Looking Ahead: What to Watch
- Visa policy changes: Will there be pressure for easier student visa pathways as these branch campuses grow and more students aspire to study physically in the UK?
- Expansion of curriculum: Will these campuses evolve into full-fledged research hubs (labs, PhDs, postdocs), or stay primarily teaching-oriented?
- Costs and access: Can these campuses keep fees affordable and create scholarships, to avoid being accessible only to a wealthy few?
- Domestic response in the UK: How will people, universities, politicians react if local students and infrastructure are deprioritised or if foreign ventures are seen as draining focus from domestic issues?
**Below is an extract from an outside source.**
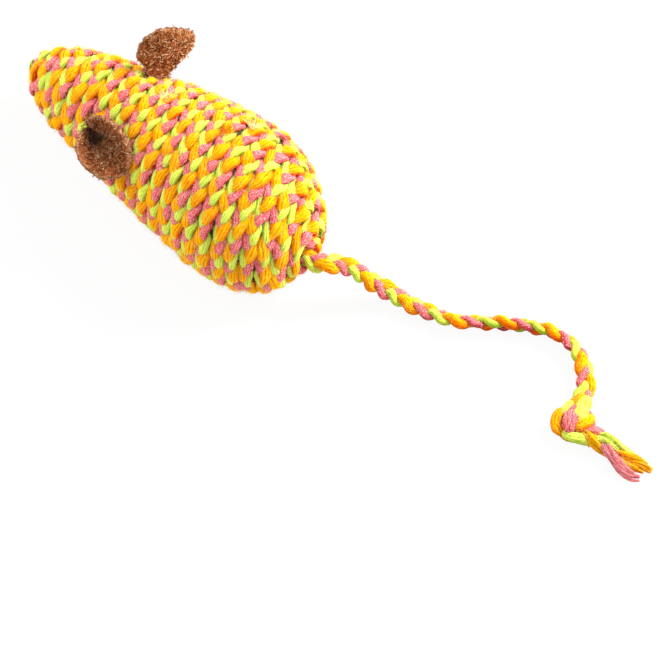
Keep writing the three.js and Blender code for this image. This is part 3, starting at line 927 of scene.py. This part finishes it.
def make_tail():
    """The plait from the knot in the rump to the knot at its end.

    It comes out of the rump face up, and then turns on edge. The stretch inside the rump is
    a piece of its own, because it stays with the body.
    """
    points, along = smooth_line(TAIL_IN_RUMP + TAIL_ROUTE + TAIL_IN_KNOT, TAIL_STEP)
    heading = unit(np.gradient(points, axis=0))
    flat = upward_from(heading)
    edge = np.cross(heading, flat)
    out = int(np.argmin(np.linalg.norm(points - np.array(TAIL_PIVOT), axis=1)))
    share = (along - along[out]) / (along[-1] - along[out])
    turn = np.radians(from_table(TAIL_TURN, share))[:, None]
    outward = flat * np.cos(turn) + edge * np.sin(turn)
    aside = unit(np.cross(outward, heading))
    room = from_table(TAIL_ROOM, along - along[out])
    values = (points, outward, aside, room, along, tapered(along, *TAIL_TAPER))
    made = []
    for name, part in (("tail_plait_inside", slice(0, out + 1)),
                       ("tail_plait_strands", slice(out, None))):
        line = line_mesh(name + "_line", *(value[part] for value in values))
        strands = plait(name, line, TAIL_PLAIT, TAIL_SHIFT)
        fuzz = [fuzz_on(strand, colour) for colour, strand in strands.items()]
        made.append(joined(name, [*strands.values(), *fuzz]))
    return *made, points[out:]


def bundle(name, colour, points, half_width, half_thickness, taper, **settings):
    """One strand of yarn along a smooth line."""
    line_points, along = smooth_line(points, BUNDLE_STEP)
    heading = unit(np.gradient(line_points, axis=0))
    up = upward_from(heading)
    line = line_mesh(name + "_line", line_points, up, np.cross(up, heading), 1, along,
                     tapered(along, *taper))
    return shaped(name, line, STRAND, {
        **BUNDLE, "Half Width": half_width, "Half Thickness": half_thickness,
        "Finish": YARN[colour], **settings,
    })


TAIL_KNOT_PLACE = (120.1, 11.9, 3)
INNER_KNOT_PLACE = (32, 0, 14.03)
INNER_KNOT_SIZE = 0.85
KNOT_TAPER = (0.6, 0.6, 1.5 * MM)
# Turns of a knot about its own middle: colour, places, half width and half thickness.
KNOT_TURNS = [
    ("orange", [(-2.8, 1.4, 0.2), (-3, -1.2, 0.4), (-1.8, -3.4, 0.1), (0.6, -4, -0.9)], 1.5, 1.4),
    ("pink", [(-0.9, 1.8, 1), (0.1, -0.2, 1.6), (1.3, -2, 1.5), (2.4, -2.6, 0.2)], 1.9, 1.3),
    ("lime", [(-2.9, 4, 0.5), (-2.6, 1.4, 1.2), (-2.5, -0.8, 0.7)], 1.2, 1.1),
    ("lime", [(-1.1, 7.6, 0.1), (-0.2, 5.2, 0.7), (0.9, 2.8, 1.2), (1.8, 0.4, 0.8)], 2.1, 1.2),
    ("orange", [(3.1, 4.4, -0.4), (3.7, 1.8, 0.8), (3, -0.4, 0.9), (1.8, -0.9, 0.2)], 1.7, 1.3),
    ("lime", [(0.2, -3.3, -0.6), (3.1, -3.3, -0.1), (5.4, -2.2, -0.1), (7.4, -0.6, -1.2)],
     1.6, 1.3),
    ("pink", [(-2.4, 3.2, -1.2), (1, 4.4, -1.5), (4, 2.4, -1), (4.6, -0.6, -1)], 1.6, 1.2),
    ("orange", [(-2, -2.4, -1.4), (1.6, -3.2, -1.6), (4.6, -1.6, -1.4)], 1.5, 1.2),
    ("lime", [(-2.8, 0.4, -1.4), (0.4, 0.4, -1.5), (3.6, 0.6, -1.5)], 1.8, 1.3),
]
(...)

- Long-term sustainability: Are these overseas campuses financially stable? Will quality be maintained? Will reputational risks be managed?
Conclusion
The arrival of UK universities in GIFT City and elsewhere in India marks a new chapter in global higher education diplomacy. Rather than loosening visa rules to let more students into UK campuses, Britain is choosing to send its campuses into India. For the UK, this is a strategy of export, prestige, revenue and influence. For India, it offers remarkable opportunity: access to world-class education at home, possible growth in skills and research, and new academic partnerships.
But the road ahead is complex. The success of this approach depends not just on certificates and lecture halls, but on visa policies, equal access, educational quality, student experience, and the balance between prestige and substance. Whether this trend becomes the norm or a stopgap will be clear in the coming years.